The Fed has two basic ways of expanding the money supply. One, lending money to banks (discount rate, manipulating federal fund rate, etc...) and, two, monetizing government debt. The first way, it creates debt so its only "temporary" (it helps banks expand credit), the second way, its definitive and it consolidates the expansion of the money supply. The fact that the Fed buys treasuries, which is a debt, confuses a lot of people, but because the Fed will keep renewing the debt and returning the interest payments to the Treasury its not real debt. When the Fed monetezices government debt its roughly equivalent to the government printing money.
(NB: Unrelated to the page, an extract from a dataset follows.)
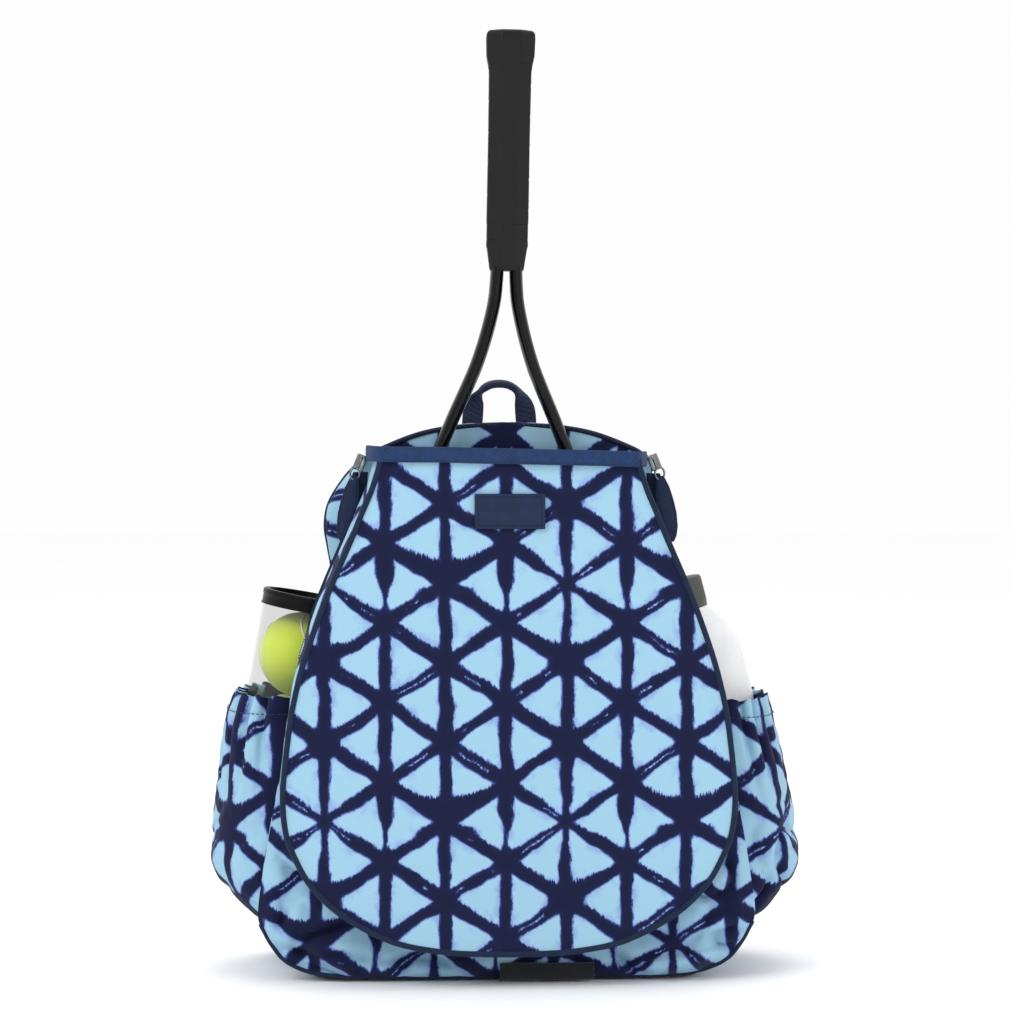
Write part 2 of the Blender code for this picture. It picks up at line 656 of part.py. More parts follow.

But both of these seem to be just increasing the balance sheet of the fed. Even though the fed keeps buying government debt, the government still has to "pay" itself to cancel out the "debt". It is more like an interest free loan, but the loan still has to be paid.
 
But both of these seem to be just increasing the balance sheet of the fed. Even though the fed keeps buying government debt, the government still has to "pay" itself to cancel out the "debt". It is more like an interest free loan, but the loan still has to be paid.

But the bonds will always be renewed. If you check the balance sheet of the Fed (and the balance sheet of any other modern central bank) they always renew the governemtn debt, therefore the principal is never repaid, and keep buying more. In the short term they sometime sell, but in the middle and long run the central banks just keep increasing the amount of government debt they have.
 
But the bonds will always be renewed. If you check the balance sheet of the Fed (and the balance sheet of any other modern central bank) they always renew the governemtn debt, therefore the principal is never repaid, and keep buying more. In the short term they sometime sell, but in the middle and long run the central banks just keep increasing the amount of government debt they have.

Ah ok, so its an interest free loan that simply keeps growing and it would be temporary inflation if the fed stopped rolling over purchases of bonds? Do you have a long term graph of fed government holdings by chance?